Beset by challenges from its inception in 2008, the project ultimately petered out even as the former consultant was paid some $571,800 of public money by the time it was aborted in 2010 over concerns that were raised by legislators.

The Auditor General’s report noted that the education ministry was unable to present any verifiable details of achievements in the consultant’s first contract or provide any explanation as to the need for an additional contract after the first had concluded.

In his evidence before the commission, Skelton Cline repeatedly called the report incomplete but admitted at the same time that he had never read a copy of the document.

Centers that operated under the project were found to be inadequately resourced and participants dropped out at an escalating rate.

For his part, the former Premier told the COI that the Auditor General’s report was never published until 2021.

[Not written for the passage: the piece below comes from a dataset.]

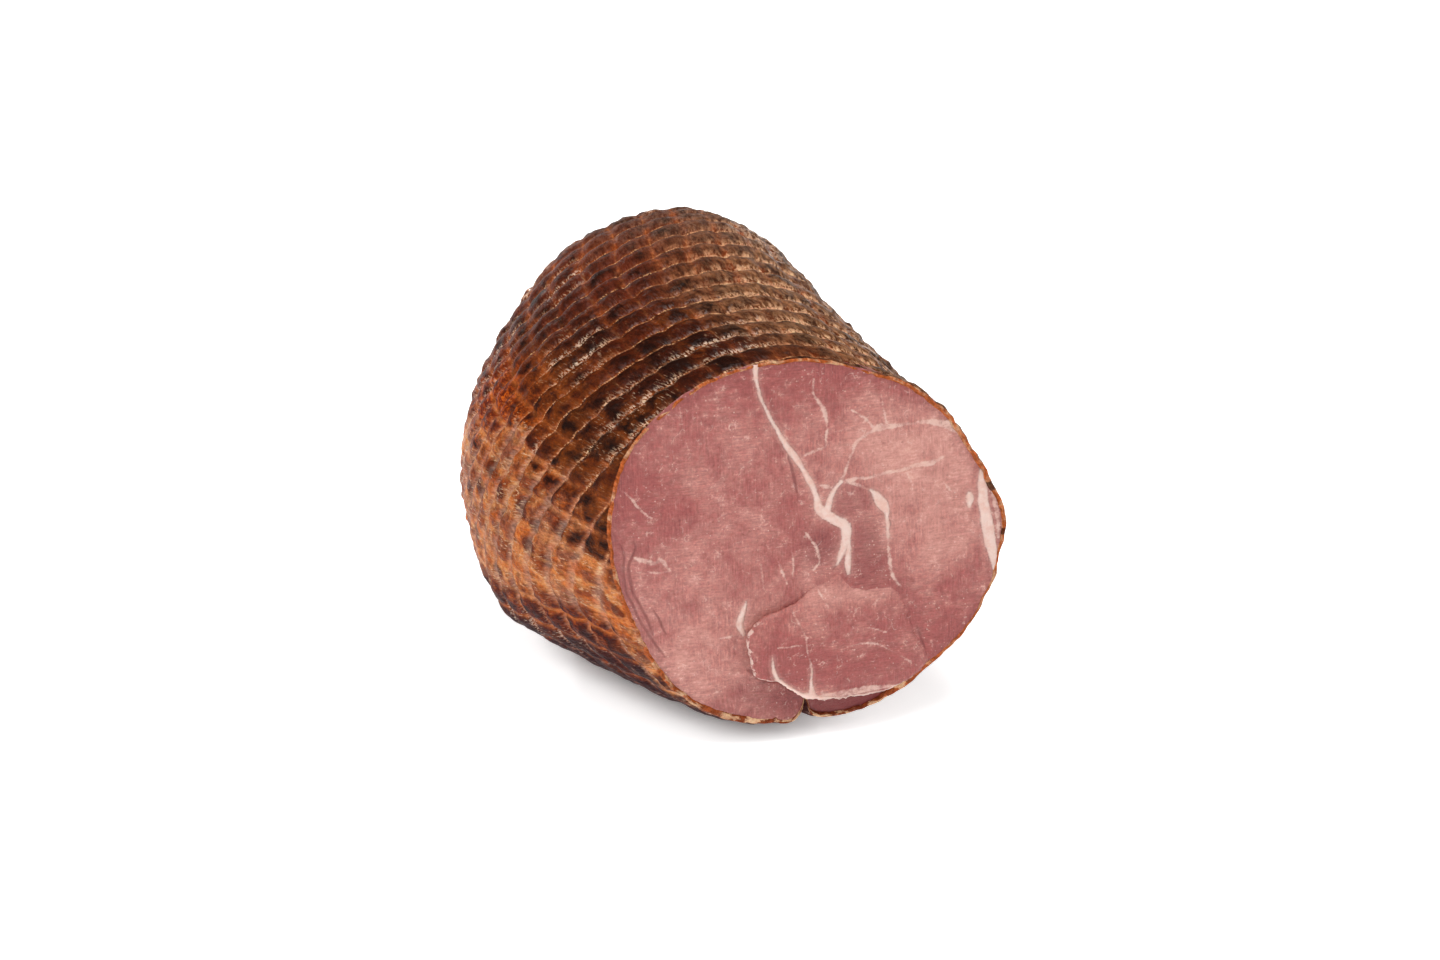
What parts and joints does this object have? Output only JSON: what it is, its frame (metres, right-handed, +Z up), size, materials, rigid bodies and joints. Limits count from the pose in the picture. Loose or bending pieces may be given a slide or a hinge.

The Commission said there were several press reports that Fahie should have known about after the project’s completion.

But Fahie attempted to put some distance between himself and the project by suggesting that the late former Premier Ralph O’Neal had oversight of the project.

The only involvement Fahie ever admitted, the report said, was that he publicised the project to the churches and attended one or two meetings for that purpose and as the minister nominally responsible for the project, he answered questions in the HOA in relation to concerns that were raised.

Fahie told the Commission that he only became aware of concerns and hostile political scrutiny surrounding the project around mid-2010 which prompted him to direct his Permanent Secretary to request reports from Skelton Cline. These reports never materialised, Fahie said.

Other than the lack of reports, he told the Commission he was unaware of any substantive concerns related to that project.

According to the former Premier, the project in his view, was a good one.